The impact of soft fuel prices was particularly devastating as many hybrid buyers use the vehicles' fuel economy to justify their higher purchase prices of a few thousand to almost $9,000 above comparably equipped conventional gasoline models.
When gasoline was $4 a gallon in the summer, carmakers with hybrids in their lineups couldn't keep them in stock and many were charging steep premiums over MSRP.
Now, though, with gas below $2, many hybrids are selling for less than sticker - and some sit for weeks on dealers' lots.
Take the Prius, Please
In the case of the world's best-selling hybrid, the Toyota Prius, the change is particularly telling.
At the peak this summer, many dealers were demanding - and getting - as much as $5,000 over sticker for Priuses, said Jesse Toprak, Edmunds.com's executive director of industry analysis.
But in December, average transaction prices were close to dealer invoice, or as much as $2,000 below sticker and a $7,000 price decline from the market peak, he said.
Even with that kind of price cut, December's Prius sales were down almost 50% from July, when both gas prices and demand for hybrids were soaring.
Big Hits
"It shows how quickly things change based on gas prices," Toprak said.
For the full year, Prius remained the industry leader with 158,884 sold. But that was down 12.3% percent from 2007.
And the Prius fared fairly well compared to some other hybrids.
Hardest hit of the 16 models tracked by Edmunds for the full year was the Lexus GS450h luxury hybrid sedan. Sales for year fell 59.3 percent.

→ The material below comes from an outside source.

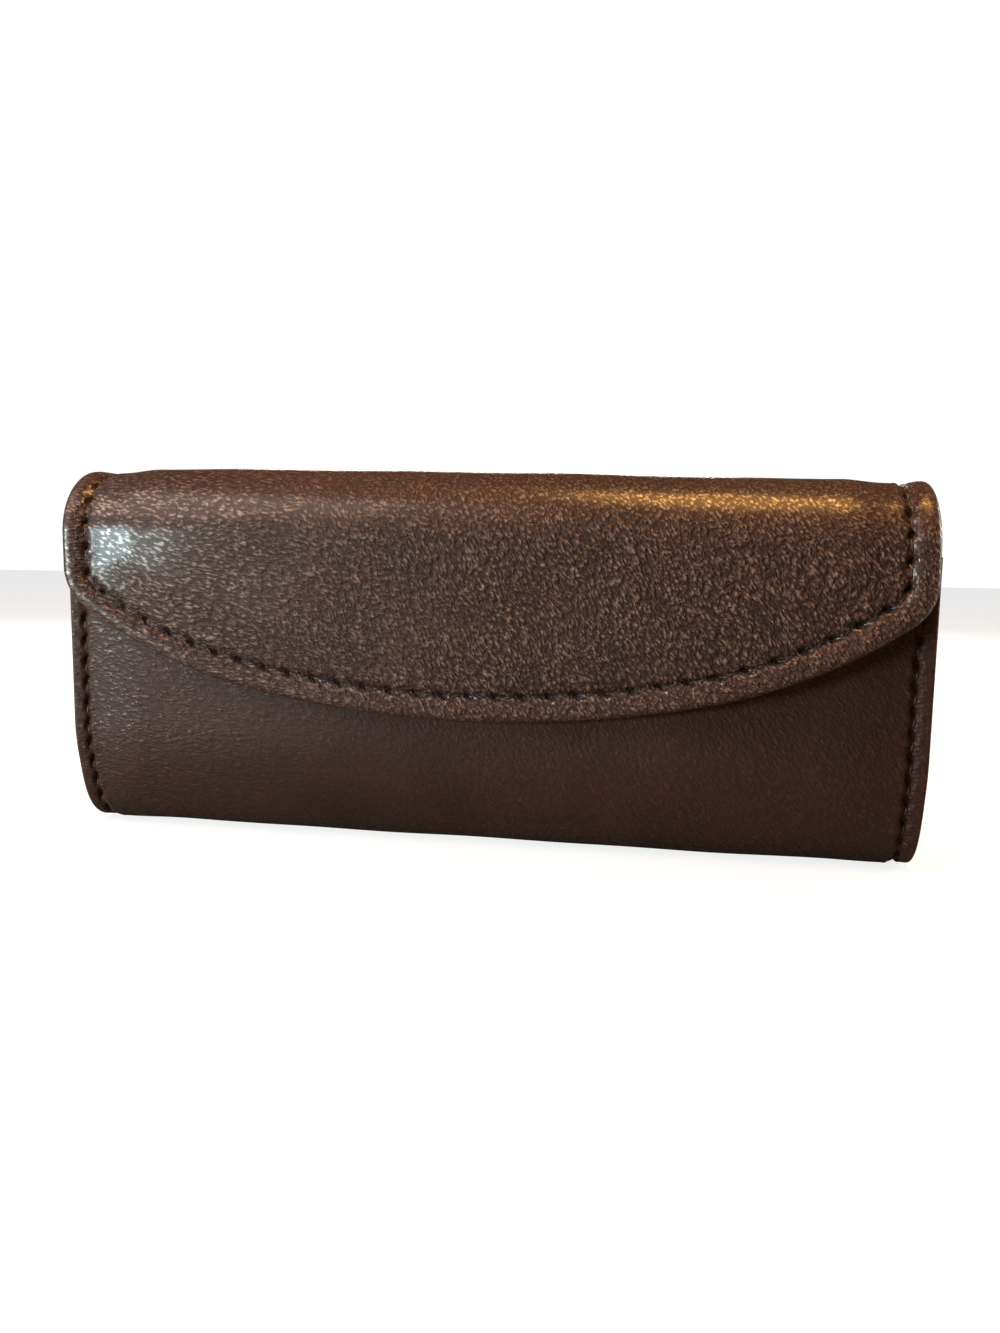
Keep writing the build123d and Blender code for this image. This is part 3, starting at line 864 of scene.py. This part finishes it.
# The hidden under side needs few faces.
under_side = flap_leather.vertex_groups.new(name="under_side")
point_count = skin_depth.size
under_side.add(list(range(point_count, 2 * point_count)), 1.0, "REPLACE")
thinning = flap_leather.modifiers.new("thinning", "DECIMATE")
thinning.ratio = 0.62
thinning.vertex_group = "under_side"
settled(flap_leather)
flap_leather.vertex_groups.clear()

flap_leather.data.materials.append(case_hide)
bend_at_fold(flap_leather)
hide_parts("flap_top_leather", "flap_top_padding", "flap_end_fillers",
            "flap_front_leather", "flap_front_padding", "flap_edge_filler")

# ---- Flap lining -------------------------------------------------------------------------------
# The same microfibre on the underside of the flap, set just inside the turned edge and caught by
# the topstitching.
flap_lining_inset = 0.0012
flap_lining_depths = (0.00228, 0.00288)
stitch_pull, stitch_pull_width = 0.00016, 0.0008
lining_stops = ((0.0010, 0.0003), (0.0060, 0.0008))
lining_flat = flap_grid(flap_lining_inset, *flap_shares(lining_stops, 0.0012, 0.0016))
lining_across = beside_path(lining_flat.reshape(-1, 2), stitch_path)[1]
lining_across = lining_across.reshape(lining_flat.shape[:2])
pulled = stitch_pull * np.exp(-((lining_across / stitch_pull_width) ** 2))
lining_lean = flap_lean(lining_flat)
flap_lining = closed_sheet("flap_lining_cloth",
                           on_flap(lining_flat, flap_lining_depths[0] - lining_lean),
                           on_flap(lining_flat, flap_lining_depths[1] - lining_lean - pulled),
                           open_rows=(True, False))
flap_lining.data.materials.append(lining_finish)
bend_at_fold(flap_lining)
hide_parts("flap_top_lining", "flap_front_lining")

# ---- Stitching ---------------------------------------------------------------------------------
# Waxed dark brown thread, one short arc per stitch. Each arc dips into the leather at both ends and
# lies in the scallop between two holes.
stitch_tree = bpy.data.node_groups.new("thread_row", "GeometryNodeTree")
stitch_tree.interface.new_socket("Geometry", in_out="INPUT", socket_type="NodeSocketGeometry")
for socket in ("Stitch Length", "Thread Width", "Rise", "Sink"):
    stitch_tree.interface.new_socket(socket, in_out="INPUT", socket_type="NodeSocketFloat")
stitch_tree.interface.new_socket("Thread", in_out="INPUT", socket_type="NodeSocketMaterial")
stitch_tree.interface.new_socket("Geometry", in_out="OUTPUT", socket_type="NodeSocketGeometry")
tree = stitch_tree
given = add_node(tree, "NodeGroupInput")


def spot(x, z):
    """A point of the arc of thread."""
    return add_node(tree, "ShaderNodeCombineXYZ", {"X": x, "Z": z}).outputs[0]


half_stitch = reckon(tree, "MULTIPLY", given.outputs["Stitch Length"], 0.5)
dip = reckon(tree, "MULTIPLY", given.outputs["Sink"], -1)
crown = reckon(tree, "ADD", reckon(tree, "MULTIPLY", given.outputs["Rise"], 2),
               given.outputs["Sink"])
arc = add_node(tree, "GeometryNodeCurveQuadraticBezier", {
    "Resolution": 7,
    "Start": spot(reckon(tree, "MULTIPLY", half_stitch, -1), dip),
    "Middle": spot(0.0, crown),
    "End": spot(half_stitch, dip),
})
ring = add_node(tree, "GeometryNodeCurvePrimitiveCircle", {
    "Resolution": 6, "Radius": reckon(tree, "MULTIPLY", given.outputs["Thread Width"], 0.5)})
thread_arc = add_node(tree, "GeometryNodeCurveToMesh", {
    "Curve": arc.outputs["Curve"], "Profile Curve": ring.outputs["Curve"], "Fill Caps": True})
along_row = add_node(tree, "GeometryNodeInputNamedAttribute", {"Name": "along_row"},
                     data_type="FLOAT_VECTOR").outputs["Attribute"]
outward_row = add_node(tree, "GeometryNodeInputNamedAttribute", {"Name": "outward_row"},
                       data_type="FLOAT_VECTOR").outputs["Attribute"]
facing_way = add_node(tree, "FunctionNodeAxesToRotation",
                      {"Primary Axis": along_row, "Secondary Axis": outward_row},
                      primary_axis="X", secondary_axis="Z")
uneven = add_node(tree, "FunctionNodeRandomValue", {"Seed": 4}, data_type="FLOAT_VECTOR")
uneven.inputs["Min"].default_value = (0.93, 0.88, 0.9)
uneven.inputs["Max"].default_value = (1.05, 1.12, 1.1)
points = add_node(tree, "GeometryNodeMeshToPoints", {"Mesh": given.outputs["Geometry"]})
placed = add_node(tree, "GeometryNodeInstanceOnPoints", {
    "Points": points.outputs[0], "Instance": thread_arc.outputs["Mesh"],
    "Rotation": facing_way.outputs[0], "Scale": uneven.outputs["Value"]})
real = add_node(tree, "GeometryNodeRealizeInstances", {"Geometry": placed.outputs[0]})
painted = add_node(tree, "GeometryNodeSetMaterial",
                   {"Geometry": real.outputs[0], "Material": given.outputs["Thread"]})
add_node(tree, "NodeGroupOutput", {"Geometry": painted.outputs[0]})

thread_finish, tree, shader = finish_of("waxed_thread")
twist = add_node(tree, "ShaderNodeTexNoise",
                 {"Vector": turned_and_stretched(tree, own_place(tree), (0, 38, 0), (3, 1, 1)),
                  "Scale": 5200, "Detail": 2})
tree.links.new(blended(tree, twist.outputs["Fac"], (0.010, 0.005, 0.004), (0.040, 0.020, 0.014)),
               shader.inputs["Base Color"])
tree.links.new(between(tree, twist.outputs["Fac"], 0.42, 0.62), shader.inputs["Roughness"])
raise_nap(tree, shader, twist.outputs["Fac"], 0.00006)


def thread_row(name, places, along, outward, sizes):
    """One mesh of stitches, from the middle of each, its direction and the way out of the leather."""
    mesh = bpy.data.meshes.new(name)
    mesh.from_pydata(places.tolist(), [], [])
    for tag, values in (("along_row", along), ("outward_row", outward)):
        mesh.attributes.new(tag, "FLOAT_VECTOR", "POINT").data.foreach_set("vector", values.ravel())
    row = put_out(name, mesh)
    sewing = row.modifiers.new("sewing", "NODES")
    sewing.node_group = stitch_tree
    values = dict(zip(("Stitch Length", "Thread Width", "Rise", "Sink", "Thread"),
                      (*sizes, thread_finish)))
    for item in stitch_tree.interface.items_tree:
        if item.in_out == "INPUT" and item.name in values:
            sewing[item.identifier] = values[item.name]
    sewn = settled(row)
    sewn.polygons.foreach_set("use_smooth", np.ones(len(sewn.polygons), bool))
    return row


def laid_on_hide(flat, depth):
    """Points on the hide, the direction of the path and the way out, for stitches along a path that
    is given laid flat as x and distance."""
    step = np.gradient(flat, axis=0)
    step /= np.linalg.norm(step, axis=1)[:, None]
    outward = follow(flat[:, 1])[1]
    forward = np.stack([-outward[:, 1], outward[:, 0]], -1)
    along = np.stack([step[:, 0], step[:, 1] * forward[:, 0], step[:, 1] * forward[:, 1]], -1)
    out = np.stack([np.zeros(len(flat)), outward[:, 0], outward[:, 1]], -1)
    return on_flap(flat, depth), along, out


def tilted(along, out, angle):
    """Directions along a row, each turned on the surface by an angle."""
    inside = np.cross(out, along)
    return along * math.cos(angle) + inside * math.sin(angle)


# Each row's stitch length, thread width, rise and sink.
thread_lie = math.radians(8)
seen_share, under_share = 0.56, 0.86
seam_sizes = (seam_pitch * seen_share, 0.00030, 0.00006, 0.00075)
flap_sizes = (flap_pitch * seen_share, 0.00034, 0.00006, 0.00085)
under_sizes = (flap_pitch * under_share, 0.00040, 0.00010, 0.0004)
mouth_sizes = (0.0026, 0.00034, 0.00012, 0.0004)
seam_thread_depth, mouth_thread_depth = 0.00050, 0.00002


def seam_rows(name, first, last):
    """Stitches of both end seams from one stitch to another."""
    at = seam_start + (np.arange(first, last) + 0.5) * seam_pitch
    found = []
    for side in (-1, 1):
        flat = np.stack([side * (half_length - seam_line(at)), at], -1)
        depth = seam_thread_depth - fullness(flat[:, 0], at)
        places, along, out = laid_on_hide(flat, depth)
        found.append((places, tilted(along, out, thread_lie * -side), out))
    return thread_row(name, *(np.concatenate(parts) for parts in zip(*found)), seam_sizes)


last_on_pouch = int((under_split - seam_start) / seam_pitch)
front_seams = seam_rows("front_seam_stitches", 0, last_on_pouch)
back_seams = seam_rows("back_seam_stitches", last_on_pouch, seam_count)
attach(front_seams, "pouch")
bend_at_hinge(back_seams)
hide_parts("left_front_seam", "right_front_seam")
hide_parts("left_back_seam", "right_back_seam")

flap_at = (np.arange(flap_stitch_count) + 0.5) * flap_pitch
flap_stitch_flat = along_path(stitch_path, flap_at)
flap_stitch_depth = flap_skin(flap_stitch_flat[:, None, :])[0][:, 0]
places, along, out = laid_on_hide(flap_stitch_flat, flap_stitch_depth)
flap_stitches = thread_row("flap_stitches", places, tilted(along, out, thread_lie), out, flap_sizes)
under_depth = flap_lining_depths[1] - 0.0001 - flap_lean(flap_stitch_flat)
places, along, out = laid_on_hide(flap_stitch_flat, under_depth)
under_stitches = thread_row("flap_under_stitches", places, along, -out, under_sizes)
for row in (flap_stitches, under_stitches):
    bend_at_fold(row)
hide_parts("flap_top_stitching", "flap_front_stitching")

mouth_row_drop, mouth_row_reach, mouth_stitch_count = 0.0030, 0.0745, 44
mouth_at = np.linspace(-mouth_row_reach, mouth_row_reach, mouth_stitch_count)
mouth_flat = np.stack([mouth_at, np.full(mouth_at.shape, mouth_row_drop)], -1)
mouth_depth = mouth_thread_depth - fullness(mouth_at, mouth_flat[:, 1])
mouth_stitches = thread_row("mouth_stitches", *laid_on_hide(mouth_flat, mouth_depth), mouth_sizes)
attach(mouth_stitches, "pouch")
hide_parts("mouth_stitching")

# ---- Closure -----------------------------------------------------------------------------------
# A thin magnet sewn inside the flap pulls on a steel plate behind the leather of the front wall.
# Both are nickel plated and brushed, and both are glued in before the cloth covers them.
steel_finish, tree, shader = finish_of("brushed_steel")
brushed = add_node(tree, "ShaderNodeTexNoise",
                   {"Vector": turned_and_stretched(tree, own_place(tree), (0, 0, 0), (12, 1, 1)),
                    "Scale": 4000, "Detail": 3})
tree.links.new(blended(tree, brushed.outputs["Fac"], (0.42, 0.42, 0.43), (0.62, 0.62, 0.63)),
               shader.inputs["Base Color"])
shader.inputs["Metallic"].default_value = 1.0
tree.links.new(between(tree, brushed.outputs["Fac"], 0.28, 0.46), shader.inputs["Roughness"])
for name in ("strike_plate", "flap_magnet"):
    node = frame["nodes"][name]
    node.data.materials.clear()
    node.data.materials.append(steel_finish)

# ---- Camera and light --------------------------------------------------------------------------
# The finished case stands on a plain pale floor with a white surround. A soft window and a low cool
# one light it from the left, a warm lamp from above, and soft fills from the right and the back.
floor_reach, floor_z = 2, -0.0002
floor_mesh = bpy.data.meshes.new("floor")
floor_corners = [(x * floor_reach, y * floor_reach, floor_z)
                 for x, y in ((-1, -1), (1, -1), (1, 1), (-1, 1))]
floor_mesh.from_pydata(floor_corners, [], [(0, 1, 2, 3)])
floor = put_out("floor", floor_mesh)
floor_paint, tree, shader = finish_of("floor_paint")
seen = add_node(tree, "ShaderNodeLightPath").outputs["Is Camera Ray"]
shader.inputs["Base Color"].default_value = (0.26, 0.26, 0.26, 1)
shader.inputs["Emission Color"].default_value = (1, 1, 1, 1)
tree.links.new(between(tree, seen, 0.0, 0.80), shader.inputs["Emission Strength"])
shader.inputs["Roughness"].default_value = 0.9
floor_mesh.materials.append(floor_paint)

world = bpy.data.worlds.new("studio")
world.use_nodes = True
bpy.context.scene.world = world
tree = world.node_tree
surround = tree.nodes["Background"]
seen = add_node(tree, "ShaderNodeLightPath").outputs["Is Camera Ray"]
tree.links.new(between(tree, seen, 0.03, 1.05), surround.inputs["Strength"])
surround.inputs["Color"].default_value = (1, 1, 1, 1)


middle_z, studio_radius = 0.04, 0.6


def soft_light(name, azimuth, elevation, size, power, colour):
    """A rectangular light aimed at the middle of the case, at angles round it in degrees."""
    turn, rise = math.radians(azimuth), math.radians(elevation)
    place = studio_radius * Vector((math.sin(turn) * math.cos(rise), -math.cos(turn) * math.cos(rise),
                                    math.sin(rise)))
    data = bpy.data.lights.new(name, "AREA")
    data.shape = "RECTANGLE"
    data.size, data.size_y = size
    data.energy = power
    data.color = colour
    lamp = put_out(name, data)
    lamp.location = place + Vector((0, 0, middle_z))
    lamp.rotation_euler = (-place).to_track_quat("-Z", "Y").to_euler()


soft_light("window_light", -48, 42, (0.36, 0.36), 3.7, (1.0, 0.78, 0.65))
soft_light("sheen_light", -47, 5, (0.17, 0.10), 4.4, (0.80, 1.0, 1.02))
soft_light("warm_light", 50, 78, (0.22, 0.22), 4.6, (1.0, 0.48, 0.12))
soft_light("side_fill", 112, 14, (0.30, 0.20), 2.2, (1.0, 0.80, 0.62))
soft_light("back_fill", 190, 12, (0.40, 0.20), 4.5, (1.0, 0.92, 0.84))

camera_data = bpy.data.cameras.new("camera")
camera = put_out("camera", camera_data)
image_height, focal_length = 1333, 966
yaw, pitch, roll = (math.radians(angle) for angle in (9.33, 6.70, 0.83))
target = np.array([0.00329, flap_y + 0.01828, 0.03576])
reach = 0.19924
backward = np.array([math.sin(yaw) * math.cos(pitch), -math.cos(yaw) * math.cos(pitch),
                     math.sin(pitch)])
level = np.array([math.cos(yaw), math.sin(yaw), 0])
upward = np.cross(backward, level)
sideways = level * math.cos(roll) + upward * math.sin(roll)
upright = upward * math.cos(roll) - level * math.sin(roll)
pose = Matrix(np.stack([sideways, upright, backward], 1).tolist()).to_4x4()
camera.matrix_world = Matrix.Translation((target + backward * reach).tolist()) @ pose
camera_data.sensor_width = 36
camera_data.lens = focal_length * camera_data.sensor_width / image_height
bpy.context.scene.camera = camera
bpy.context.scene.view_settings.view_transform = "Standard"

Mercury's Mariner hybrid SUV was next, with a 35.2 percent sales decline for the year, followed by its twin, the Ford Escape SUV hybrid, down 20 percent; Toyota's Camry hybrid, down 15.1 percent; the Toyota Highlander hybrid SUV, down 13.2 percent, and the Lexus RX400 hybrid crossover, with a 12.1 percent drop for the year.
The final loser on the list was Honda's Civic hybrid sedan, down 4 percent for the year.
A Few Winners
Nissan's Altima hybrid sedan (right), sold in only and handful of states, was the only model to post an increase in 2008, up 5.2 percent on the strength of strong summer sales followed by an incentive-driven bump in December, when sales doubled from November.
GM's hybrids, all new for 2008, don't have '07 tallies to compare to.
But on a one-month basis, all but the Saturns posted big gains in December over November. Chevrolet Malibu hybrid sedan sales rose133 percent for the month; the Tahoe SUV hybrid was up 143 percent; sales of the GMC Yukon hybrid SUV rose 133 percent, and Cadillac Escalade hybrid SUV sales climbed 77 percent.
Sales of the Saturn Aura hybrid sedan were down 24 percent for the month, and sales of the Saturn Vue Greenline mild hybrid were unchanged from November.
None of the GM hybrids were on sale for the full year, however, and all were low-volume models. The automaker tallied just 9,475 sales during the year for the six hybrid models combined.
Industry Tallies
By manufacturer, the year's hybrid tallies broke down this way:
- Ford Motor Co., 19,522 sales, down 22.2 percent for the year;
- General Motors Corp., 9,475 sales versus none in 2007;
- Honda Motor Co., 31,495 sales, down 12.5 percent for the year;
- Nissan Motor, 8,827 sales, up 5.2 percent;
- Toyota Motor Corp., 241,405 sales, down 12.8 percent.
Toyota, including its Lexus models, took a 74.4 pent share of the hybrid market in 2008, followed by Honda at 10.1 percent; Ford at 6.3 percent, GM at 3.1 percent and Nissan at 2.8 percent.